The programmer solves those sub-problems bottoms up, by focusing on creating the atomic parts as efficient as possible."
This is how yucky enterprise monstrosities get built. The "software engineer"/programmer division is nonsensical and sounds like something one would find in Wipro or Accenture, not so much at (say) Google or Facebook.
"I think you might have confused the programmers job with the job of actually creating the entire software - which in general terms is nonsense."
:-D .
The term you are looking for (since you seem to be fond of labels to sratify coders), for people who just implement whatever their "lead" tells them to is "code monkey".
I focused on algorithms in grad school and I've had some kind of programming job for (fuck) 12 years now, so I guess I'm nearly in programming puberty. I believe algorithms touches on something fundamental and provides a foundation that cannot be avoided. However, a house is more than the foundations. Algorithms does not touch on any engineering issues like software maintenance, productively achieving a goal (you can spend your life on interesting tangents) or (generally) performance of systems as a whole.
He addresses the topic of "book learning" explicitly in the post.

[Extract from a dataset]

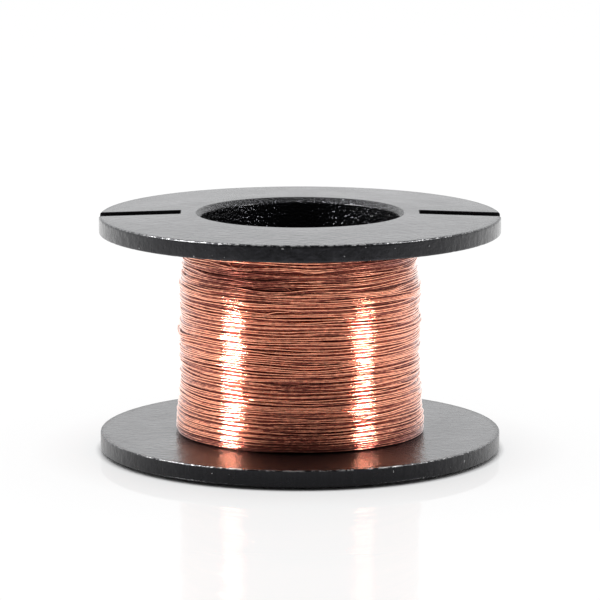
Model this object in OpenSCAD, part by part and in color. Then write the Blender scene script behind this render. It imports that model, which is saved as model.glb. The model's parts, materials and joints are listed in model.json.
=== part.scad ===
// Small wire spool: two dished flanges pressed on the ends of a tube, wound with fine enamelled copper wire.
// Millimetres, +Z up. The origin is on the spool's axis, at the face that the lower flange's hub rests on.

/* [Flanges] */
// Outer diameter of both flanges
flange_d = 34; // [30:0.5:44]
// Thickness of a flange at its rim
rim_t = 1.43; // [1.2:0.01:2.4]
// How far a flange's outer face rises from its rim to its hub
hub_rise = 0.22; // [0.05:0.01:0.6]
// Width of the flat ring round each mouth of the bore
hub_land = 1.3; // [0.6:0.1:3]
// Radius on the rim's outer edge
outer_edge_r = 0.2; // [0.05:0.05:0.5]
// Radius on the rim's inner edge, on the side of the wire
inner_edge_r = 0.12; // [0.04:0.02:0.4]

/* [Bore] */
// Diameter of the hole through the whole spool
bore_d = 16.8; // [12:0.1:20]
// Leg of the 45 degree chamfer at each mouth of the bore
mouth_chamfer = 0.45; // [0.1:0.05:0.7]

/* [Barrel] */
// Wall of the tube that carries the wire
barrel_wall = 1; // [0.7:0.05:1.8]
// Clear width between the flanges, which the winding fills
winding_w = 17.05; // [10:0.05:30]
// Depth of the seat in each flange that takes the barrel's end
seat_depth = 0.7; // [0.3:0.05:0.9]
// Radial clearance between the barrel's end and its seat
seat_clearance = 0.03; // [0.01:0.01:0.1]
// Chamfer on the barrel's ends, which leads them into their seats
lead_in = 0.2; // [0.05:0.05:0.5]

/* [Wire slits] */
// Width of the two slits in the upper flange, which hold the wire's ends
slit_w = 2.2; // [0.6:0.1:4]
// Distance from the barrel to the inner end of a slit
slit_standoff = 0.7; // [0.4:0.05:3]

/* [Winding] */
// Depth of wire on the barrel over the winding's even stretch
even_depth = 0.8; // [0.7:0.05:2]
// Depth of wire where it piles up against the lower flange
foot_depth = 1.14; // [0.8:0.02:2.4]
// Height over which that pile runs out
foot_h = 5; // [3:0.5:8]
// Depth of wire under the upper flange
top_depth = 0.55; // [0.5:0.05:1.5]
// Height of the thinner stretch under the upper flange
top_h = 2.5; // [1:0.25:3.5]
// Height over which the even stretch thins to the top one
thinning_h = 3; // [1:0.25:4]

/* [Outer layer] */
// Diameter of the drawn loop, which stands for a band of fine turns
loop_d = 0.25; // [0.15:0.01:0.25]
// Least distance from one loop's centre to the next
loop_pitch = 0.66; // [0.66:0.01:1.2]
// Radius of the bend where an end turns from the winding towards its flange
end_bend_r = 0.3; // [0.2:0.02:0.5]
// Clearance between the loops and the layers under them
lay_clearance = 0.02; // [0.01:0.01:0.1]

/* [Hidden] */
$fn = 96;

plastic = [0.09, 0.09, 0.095];
copper = [0.78, 0.42, 0.29];
cut_margin = 1;

// Flanges and bore, as radii and heights
flange_r = flange_d / 2;
bore_r = bore_d / 2;
mouth_r = bore_r + mouth_chamfer;
land_r = mouth_r + hub_land;
hub_t = rim_t + hub_rise;

// Barrel, and the seats that its ends stand in
barrel_r = bore_r + barrel_wall;
seat_r = barrel_r + seat_clearance;
web_t = hub_t - seat_depth;
barrel_h = winding_w + 2 * seat_depth;
total_h = winding_w + 2 * hub_t;
slit_end_r = barrel_r + slit_standoff;

// Steps of a rounded edge, a quarter of a circle
edge_steps = 4;

// Outer layer: one tube along a helix, whose ends turn to stand square on the flanges
rings_per_loop = 24;
loop_sides = 6;
bend_rings = 4;
profile_steps = 24;
helix_room = winding_w - 2 * (loop_d + end_bend_r);
loops = floor(helix_room / loop_pitch);

// Points of a quarter circle about (x, z), from angle a on by 90 degrees
function quarter(x, z, r, a) =
    [for (i = [0 : edge_steps]) [x + r * cos(a + 90 * i / edge_steps), z + r * sin(a + 90 * i / edge_steps)]];

// 0 below 0, 1 above 1, and a smooth rise between
function smooth(t) = let (u = min(max(t, 0), 1)) u * u * (3 - 2 * u);

// Outer radius of the winding at a height above the lower flange's inner face
function winding_r(h) =
    barrel_r + even_depth
    + (foot_depth - even_depth) * smooth(1 - h / foot_h)
    + (top_depth - even_depth) * smooth((h - (winding_w - top_h - thinning_h)) / thinning_h);

// Radius of the loops' centre line, and of the layers that their straight facets just clear
function loop_r(h) = winding_r(h) - loop_d / 2;
function core_r(h) = loop_r(h) * cos(180 / rings_per_loop) - loop_d / 2 - lay_clearance;

// A flange with its outer face down, the hub's flat ring at z = 0
module flange_disc() {
    rotate_extrude()
        polygon(concat(
            [[bore_r, mouth_chamfer], [mouth_r, 0], [land_r, 0]],
            quarter(flange_r - outer_edge_r, hub_rise + outer_edge_r, outer_edge_r, -90),
            quarter(flange_r - inner_edge_r, hub_t - inner_edge_r, inner_edge_r, 0),
            [[seat_r, hub_t], [seat_r, web_t], [bore_r, web_t]]
        ));
}

module lower_flange() {
    color(plastic)
        flange_disc();
}

// Two slits run from the rim to just outside the winding, cut right through
module upper_flange() {
    color(plastic)
        difference() {
            translate([0, 0, total_h])
                mirror([0, 0, 1])
                    flange_disc();
            for (side = [0, 180])
                rotate([0, 0, side])
                    translate([slit_end_r, -slit_w / 2, total_h - hub_t - cut_margin])
                        cube([flange_r - slit_end_r + cut_margin, slit_w, hub_t + 2 * cut_margin]);
        }
}

// A plain tube, chamfered outside at both ends, that stands on the floors of the two seats
module barrel() {
    color(plastic)
        translate([0, 0, web_t])
            rotate_extrude()
                polygon([
                    [bore_r, 0], [barrel_r - lead_in, 0], [barrel_r, lead_in],
                    [barrel_r, barrel_h - lead_in], [barrel_r - lead_in, barrel_h], [bore_r, barrel_h]
                ]);
}

// All layers but the outermost, as one sleeve on the barrel that follows the winding's swell
module wire_inner_layers() {
    color(copper)
        translate([0, 0, hub_t])
            rotate_extrude()
                polygon(concat(
                    [[barrel_r, 0]],
                    [for (i = [0 : profile_steps]) let (h = winding_w * i / profile_steps) [core_r(h), h]],
                    [[barrel_r, winding_w]]
                ));
}

// Each point of the loops' route is [angle, height, rise], where rise is the climb's angle from level, in degrees
helix_rise = atan(helix_room / loops / (2 * PI * loop_r(winding_w / 2)));
bend_turn = 90 - helix_rise;

// An end's straight stretch, then its bend, from the flange to the helix, with heights above the flange
end_route = concat(
    [[0, 0, 90]],
    [for (i = [0 : bend_rings])
        let (turned = bend_turn * i / bend_rings)
            [end_bend_r * (1 - cos(turned)), loop_d + end_bend_r * sin(turned), 90 - turned]]
);
end_advance = end_route[bend_rings + 1][0];
end_height = end_route[bend_rings + 1][1];

// The whole route: the lower end, the helix, and the same end turned over at the top
function degrees_along(length, h) = length / loop_r(h) * 180 / PI;
helix_start = degrees_along(end_advance, 0);
route_end = helix_start + loops * 360 + degrees_along(end_advance, winding_w);
helix_rings = loops * rings_per_loop;
helix_climb = winding_w - 2 * end_height;
route = concat(
    [for (p = end_route) [degrees_along(p[0], 0), p[1], p[2]]],
    [for (i = [1 : helix_rings - 1])
        [helix_start + i * 360 / rings_per_loop, end_height + helix_climb * i / helix_rings, helix_rise]],
    [for (i = [bend_rings + 1 : -1 : 0])
        let (p = end_route[i])
            [route_end - degrees_along(p[0], winding_w), winding_w - p[1], p[2]]]
);

function on_route(p) = [loop_r(p[1]) * cos(p[0]), loop_r(p[1]) * sin(p[0]), p[1]];

// A ring of the tube: points about the route, in the plane square to it
function ring(p) =
    let (
        centre = on_route(p),
        outward = [cos(p[0]), sin(p[0]), 0],
        across = [sin(p[0]) * sin(p[2]), -cos(p[0]) * sin(p[2]), cos(p[2])]
    )
    [for (k = [0 : loop_sides - 1])
        let (a = 360 * k / loop_sides)
            centre + loop_d / 2 * (outward * cos(a) + across * sin(a))];

// The least distance between rings half a loop or more apart, less the tube's diameter
centres = [for (p = route) on_route(p)];
function least_gap() =
    min([for (i = [0 : len(centres) - 1 - rings_per_loop / 2])
        min([for (j = [i + rings_per_loop / 2 : len(centres) - 1]) norm(centres[i] - centres[j])])]) - loop_d;

// One unbroken tube from the lower flange to the upper one
module wire_outer_layer() {
    last = len(route) - 1;
    points = [for (p = route) each ring(p)];
    sides = [for (i = [0 : last - 1], k = [0 : loop_sides - 1])
        let (
            a = i * loop_sides + k,
            b = i * loop_sides + (k + 1) % loop_sides,
            c = b + loop_sides,
            d = a + loop_sides
        )
        each [[a, b, c], [a, c, d]]];
    start_cap = [for (k = [1 : loop_sides - 2]) [0, k + 1, k]];
    end_cap = [for (k = [1 : loop_sides - 2]) [for (v = [0, k, k + 1]) last * loop_sides + v]];
    color(copper)
        translate([0, 0, hub_t])
            polyhedron(points, concat(sides, start_cap, end_cap));
}

echo(str("outer layer: ", loops, " loops, least gap to itself ", least_gap(), " mm"));

lower_flange();
barrel();
upper_flange();
wire_inner_layers();
wire_outer_layer();
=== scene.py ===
"""Dresses the wire spool: two moulded flanges, the tube between them and the wire wound on it, turn by turn.

Everything is in metres, +Z up, with the spool's axis on Z and the lower hub's face at z = 0.
"""

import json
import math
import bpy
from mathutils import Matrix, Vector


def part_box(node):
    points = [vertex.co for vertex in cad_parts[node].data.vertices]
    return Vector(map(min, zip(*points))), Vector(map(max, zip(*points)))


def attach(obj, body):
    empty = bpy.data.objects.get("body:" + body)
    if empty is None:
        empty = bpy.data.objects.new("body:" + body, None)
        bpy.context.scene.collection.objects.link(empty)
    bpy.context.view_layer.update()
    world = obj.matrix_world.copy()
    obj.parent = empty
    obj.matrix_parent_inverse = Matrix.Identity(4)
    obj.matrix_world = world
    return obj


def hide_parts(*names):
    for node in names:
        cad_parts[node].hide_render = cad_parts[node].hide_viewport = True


bl_info = {
    "name": "Wire Spool",
    "version": (1, 0, 0),
    "blender": (4, 5, 0),
    "location": "3D View > Sidebar > Wire Spool",
    "description": "Builds a small plastic spool wound with fine enamelled copper wire",
    "category": "Add Mesh",
}

import bpy
import numpy as np
from bpy.props import FloatProperty, FloatVectorProperty, IntProperty, PointerProperty

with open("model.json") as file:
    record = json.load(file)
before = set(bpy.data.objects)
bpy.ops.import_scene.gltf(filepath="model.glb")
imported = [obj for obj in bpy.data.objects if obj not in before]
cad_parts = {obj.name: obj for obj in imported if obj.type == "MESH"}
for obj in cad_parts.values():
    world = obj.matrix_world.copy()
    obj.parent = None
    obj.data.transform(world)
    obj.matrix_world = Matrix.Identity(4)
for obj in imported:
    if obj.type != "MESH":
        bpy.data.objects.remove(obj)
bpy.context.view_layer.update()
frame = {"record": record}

MM = 0.001
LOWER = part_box("lower_flange")
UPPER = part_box("upper_flange")
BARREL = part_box("barrel")
BORE_R = next(m for m in frame["record"]["mounts"] if m["name"] == "bore")["dims"]["r_mm"] * MM
FLANGE_R = LOWER[1].y
FLANGE_T = LOWER[1].z - LOWER[0].z
BARREL_R = BARREL[1].x
TOTAL_H = UPPER[1].z
WINDING_W = UPPER[0].z - LOWER[1].z

# Radial clearance between the tube's end and its seat
SEAT_CLEARANCE = 0.03 * MM

# Steps of a rounded edge
ARC_STEPS = 5

# Heights of the plastic's bumps: all over, all over and finer, down the rims, on the upward edges, and in the bore
SWELL, PEEL, STREAK, GRAIN, PEBBLE = 0.065 * MM, 0.02 * MM, 0.034 * MM, 0.04 * MM, 0.13 * MM

# Places where the turns are painted darker as shade, under the upper flange, beside the lower flange and in one
# patch between: degrees round from +X, millimetres above the lower flange, half the width in degrees, half the
# height in millimetres, and how much darker
SHADE_PATCHES = (
    (-117.0, 14.4, 40.0, 1.7, 1.3), (-91.0, 5.6, 22.0, 1.0, 0.8), (-91.0, 1.0, 24.0, 2.2, 0.7),
    (-36.0, 0.9, 34.0, 2.0, 0.6), (-42.0, 15.7, 45.0, 1.5, 1.2), (-72.0, 14.9, 16.0, 1.6, 0.5),
)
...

If you want, put in four years at a college (or more at a graduate school). This will give you access to some jobs that require credentials, and it will give you a deeper understanding of the field, but if you don't enjoy school, you can (with some dedication) get similar experience on the job. In any case, book learning alone won't be enough. "Computer science education cannot make anybody an expert programmer any more than studying brushes and pigment can make somebody an expert painter" says Eric Raymond, author of The New Hacker's Dictionary. One of the best programmers I ever hired had only a High School degree; he's produced a lot of great software, has his own news group, and made enough in stock options to buy his own nightclub.